GIVEN DATA.
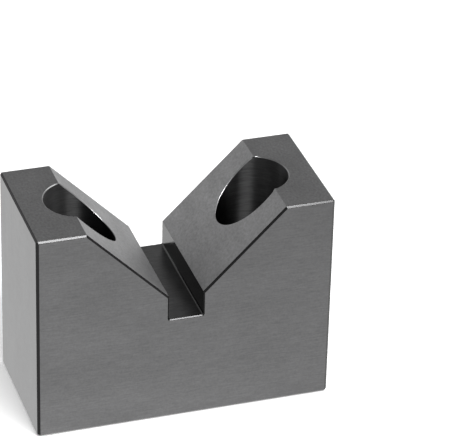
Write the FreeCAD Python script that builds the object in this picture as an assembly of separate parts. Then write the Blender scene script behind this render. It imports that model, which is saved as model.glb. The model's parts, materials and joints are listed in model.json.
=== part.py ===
"""Steel V block: one solid with a V across its top, a relief slot at the foot of the V, and two
counterbored screw holes that run down through the lands and flanks.

Millimetres. The origin is the middle of the base; X runs across the V, Y along it, Z up.
"""
import FreeCAD, Part
import math
import os

from FreeCAD import Vector

# Body
width = 85.0             # across the V
depth = 40.0             # along the V
height = 63.0            # from the base to the lands

# V and relief slot
v_angle = 90.0           # degrees between the two flanks
land_width = 14.15       # flat top on each side of the V
relief_width = 10.0      # slot at the foot of the V
relief_depth = 7.45      # from the foot of the flanks down to the slot floor
relief_corner = 0.4      # radius that the cutter leaves along the slot floor

# Screw holes, for M12 socket head cap screws
head_bore = 20.0         # counterbore diameter
head_bore_depth = 33.0   # from the lands down to the seat of the screw head
shank_bore = 13.5        # clearance hole diameter
end_wall = 7.5           # steel left between a counterbore and the end of the block

# Broken edges: the leg of each 45 degree chamfer
upright_chamfer = 0.7    # four upright corners
base_chamfer = 0.7       # around the base
top_chamfer = 0.5        # around the lands and along the ends of the flanks
relief_chamfer = 0.3     # both ends of the slot
rim_chamfer = 0.25       # rims of the counterbores
hole_chamfer = 0.5       # screw holes at the base

# Places that follow from the sizes above
half_width = width / 2
half_depth = depth / 2
half_mouth = half_width - land_width
half_relief = relief_width / 2
flank_rise = (half_mouth - half_relief) / math.tan(math.radians(v_angle / 2))
flank_foot = height - flank_rise
relief_floor = flank_foot - relief_depth
seat_height = height - head_bore_depth
hole_offset = half_width - end_wall - head_bore / 2

TOLERANCE = 1e-4         # for telling whether a point lies on a plane or wall
SAMPLES = 4              # stretches that an edge is tested along


def same(a, b):
    """True where two lengths are the same."""
    return abs(a - b) < TOLERANCE


def edges_where(shape, test):
    """The edges of a shape that pass a test all along their length."""
    found = []
    for edge in shape.Edges:
        first, last = edge.ParameterRange
        step = (last - first) / SAMPLES
        points = [edge.valueAt(first + step * i) for i in range(SAMPLES + 1)]
        if all(test(point) for point in points):
            found.append(edge)
    return found


def profile():
    """Outline across the V: base, ends, lands, flanks and slot, as one closed face."""
    right = [
        (half_relief, relief_floor),
        (half_relief, flank_foot),
        (half_mouth, height),
        (half_width, height),
        (half_width, 0),
    ]
    left = [(-x, z) for x, z in reversed(right)]
    points = [Vector(x, -half_depth, z) for x, z in right + left]
    return Part.Face(Part.makePolygon(points + points[:1]))


def screw_hole(x):
    """Cutter for one screw hole: a wide bore for the head above a narrower one for the shank."""
    head = Part.makeCylinder(head_bore / 2, head_bore_depth, Vector(x, 0, seat_height))
    shank = Part.makeCylinder(shank_bore / 2, seat_height, Vector(x, 0, 0))
    return head.fuse(shank)


def on_bore(point, radius):
    """True on the wall of either screw hole, at the radius given."""
    return same(math.hypot(abs(point.x) - hole_offset, point.y), radius)


def on_end(point):
    """True on the front or back face."""
    return same(abs(point.y), half_depth)


def on_side(point):
    """True on the left or right face."""
    return same(abs(point.x), half_width)


def on_flank(point):
    """True on either flank of the V, from its foot up to the land."""
    drop = (half_mouth - abs(point.x)) / math.tan(math.radians(v_angle / 2))
    return same(point.z, height - drop) and flank_foot - TOLERANCE < point.z


def on_top_edge(point):
    """True on the outer edges of the lands and on the ends of the flanks."""
    if same(point.z, height):
        return on_end(point) or on_side(point) or on_upright(point)
    return on_end(point) and on_flank(point)


def on_upright(point):
    """True on the chamfers of the four upright corners."""
    inset = half_width - abs(point.x) + half_depth - abs(point.y)
    return same(inset, upright_chamfer)


def on_outline(point):
    """True on the outer walls: ends, sides and the chamfered corners between them."""
    return on_end(point) or on_side(point) or on_upright(point)


def in_relief(point):
    """True on the walls and floor of the slot."""
    return abs(point.x) < half_relief + TOLERANCE and point.z < flank_foot + TOLERANCE


def v_block():
    """The whole block, with its corners rounded and its edges broken."""
    block = profile().extrude(Vector(0, depth, 0))
    for side in (-1, 1):
        block = block.cut(screw_hole(side * hole_offset))

    def relief_corners(point):
        return same(abs(point.x), half_relief) and same(point.z, relief_floor)

    def rims(point):
        return on_bore(point, head_bore / 2) and point.z > flank_foot

    def hole_mouths(point):
        return on_bore(point, shank_bore / 2) and same(point.z, 0)

    def uprights(point):
        return on_end(point) and on_side(point)

    def base_edges(point):
        return same(point.z, 0) and on_outline(point)

    def relief_ends(point):
        return on_end(point) and in_relief(point) and point.z > TOLERANCE

    block = block.makeFillet(relief_corner, edges_where(block, relief_corners))
    for size, test in (
        (rim_chamfer, rims),
        (hole_chamfer, hole_mouths),
        (upright_chamfer, uprights),
        (base_chamfer, base_edges),
        (top_chamfer, on_top_edge),
        (relief_chamfer, relief_ends),
    ):
        block = block.makeChamfer(size, edges_where(block, test))
    return block


os.makedirs("parts", exist_ok=True)
v_block().exportStep("parts/v_block.step")
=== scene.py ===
"""A low steel V block on a pale studio floor: finely ground faces, a dark milled slot at the foot
of the V with painted shade on its walls, two dark bored screw holes and blackened broken edges.

Metres, in the part's own frame: X across the V, Y along it, Z up from the middle of the base.
"""
import json
import math

import bmesh
import bpy
from mathutils import Matrix, Vector


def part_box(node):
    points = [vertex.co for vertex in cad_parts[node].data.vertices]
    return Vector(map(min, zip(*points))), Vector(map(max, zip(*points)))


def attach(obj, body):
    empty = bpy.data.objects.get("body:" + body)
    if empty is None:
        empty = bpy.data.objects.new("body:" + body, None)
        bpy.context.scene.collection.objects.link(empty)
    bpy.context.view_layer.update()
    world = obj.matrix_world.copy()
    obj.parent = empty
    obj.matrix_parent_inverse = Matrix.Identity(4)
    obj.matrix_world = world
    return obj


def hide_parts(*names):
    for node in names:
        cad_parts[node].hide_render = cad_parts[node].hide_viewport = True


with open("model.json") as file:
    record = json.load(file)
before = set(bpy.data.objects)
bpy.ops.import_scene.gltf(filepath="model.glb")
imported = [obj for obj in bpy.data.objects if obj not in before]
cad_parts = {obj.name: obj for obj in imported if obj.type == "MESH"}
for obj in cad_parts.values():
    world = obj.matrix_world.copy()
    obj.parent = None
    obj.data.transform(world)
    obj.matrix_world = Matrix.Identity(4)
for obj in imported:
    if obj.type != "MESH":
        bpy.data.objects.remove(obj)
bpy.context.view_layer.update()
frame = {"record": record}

MM = 0.001

# Sizes of the block, from its box and its mounts
low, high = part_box("v_block")
mounts = {mount["name"]: mount for mount in frame["record"]["mounts"]}
counterbore = mounts["right_counterbore"]
flank = mounts["right_flank"]

width = high.x - low.x
depth = high.y - low.y
height = high.z - low.z
half_width = width / 2
half_depth = depth / 2
v_apex = flank["pos_m"][2] - flank["pos_m"][0]
half_mouth = height - v_apex
hole_offset = counterbore["pos_m"][0]
head_radius = counterbore["dims"]["r_mm"] * MM
seat_height = counterbore["pos_m"][2] - counterbore["dims"]["length_mm"] * MM / 2
shank_radius = mounts["screw_holes"]["dims"]["hole_r_mm"] * MM

# Slot at the foot of the V
slot_width = 10.0 * MM
slot_floor = 32.2 * MM
slot_corner = 0.4 * MM
half_slot = slot_width / 2
flank_foot = v_apex + half_slot

# Broken edges: the leg of each chamfer
upright_chamfer = 0.7 * MM
base_chamfer = 0.7 * MM
top_chamfer = 0.5 * MM
slot_chamfer = 0.3 * MM
rim_chamfer = 0.25 * MM
hole_chamfer = 0.5 * MM
edge_softness = 0.05 * MM

NEAR = 0.002 * MM        # for telling whether a point lies on a plane or wall
WALL_SIDES = 120
SOFT_ANGLE = 30          # degrees: sharper edges than this are softened
ALIKE = 0.6              # cosine up to which two faces at a point count as one surface
STEEL_TINT = (1.0, 1.0, 1.01)
SEEN_LIFT = 0.25         # light that the floor adds so that it looks white


# ---------------------------------------------------------------- node helpers

def add(tree, kind, values=None, **settings):
    """A new node with its settings, and plain values on its inputs."""
    made = tree.nodes.new(kind)
    for name, value in settings.items():
        setattr(made, name, value)
    for name, value in (values or {}).items():
        made.inputs[name].default_value = value
    return made


def join(tree, *pairs):
    """Links each pair of (output socket, input socket)."""
    for source, target in pairs:
        tree.links.new(source, target)


def maths(tree, operation, *terms):
    """A Math node whose terms are sockets or plain numbers. Returns its output."""
    made = add(tree, "ShaderNodeMath", operation=operation)
    for socket, term in zip(made.inputs, terms):
        if isinstance(term, (int, float)):
            socket.default_value = term
        else:
            tree.links.new(term, socket)
    return made.outputs[0]


# ---------------------------------------------------------------- shape of the block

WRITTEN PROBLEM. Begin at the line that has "for size, test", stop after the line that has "obj.parent = empty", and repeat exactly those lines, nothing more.

WRITTEN ANSWER.
    for size, test in (
        (rim_chamfer, rims),
        (hole_chamfer, hole_mouths),
        (upright_chamfer, uprights),
        (base_chamfer, base_edges),
        (top_chamfer, on_top_edge),
        (relief_chamfer, relief_ends),
    ):
        block = block.makeChamfer(size, edges_where(block, test))
    return block


os.makedirs("parts", exist_ok=True)
v_block().exportStep("parts/v_block.step")
=== scene.py ===
"""A low steel V block on a pale studio floor: finely ground faces, a dark milled slot at the foot
of the V with painted shade on its walls, two dark bored screw holes and blackened broken edges.

Metres, in the part's own frame: X across the V, Y along it, Z up from the middle of the base.
"""
import json
import math

import bmesh
import bpy
from mathutils import Matrix, Vector


def part_box(node):
    points = [vertex.co for vertex in cad_parts[node].data.vertices]
    return Vector(map(min, zip(*points))), Vector(map(max, zip(*points)))


def attach(obj, body):
    empty = bpy.data.objects.get("body:" + body)
    if empty is None:
        empty = bpy.data.objects.new("body:" + body, None)
        bpy.context.scene.collection.objects.link(empty)
    bpy.context.view_layer.update()
    world = obj.matrix_world.copy()
    obj.parent = empty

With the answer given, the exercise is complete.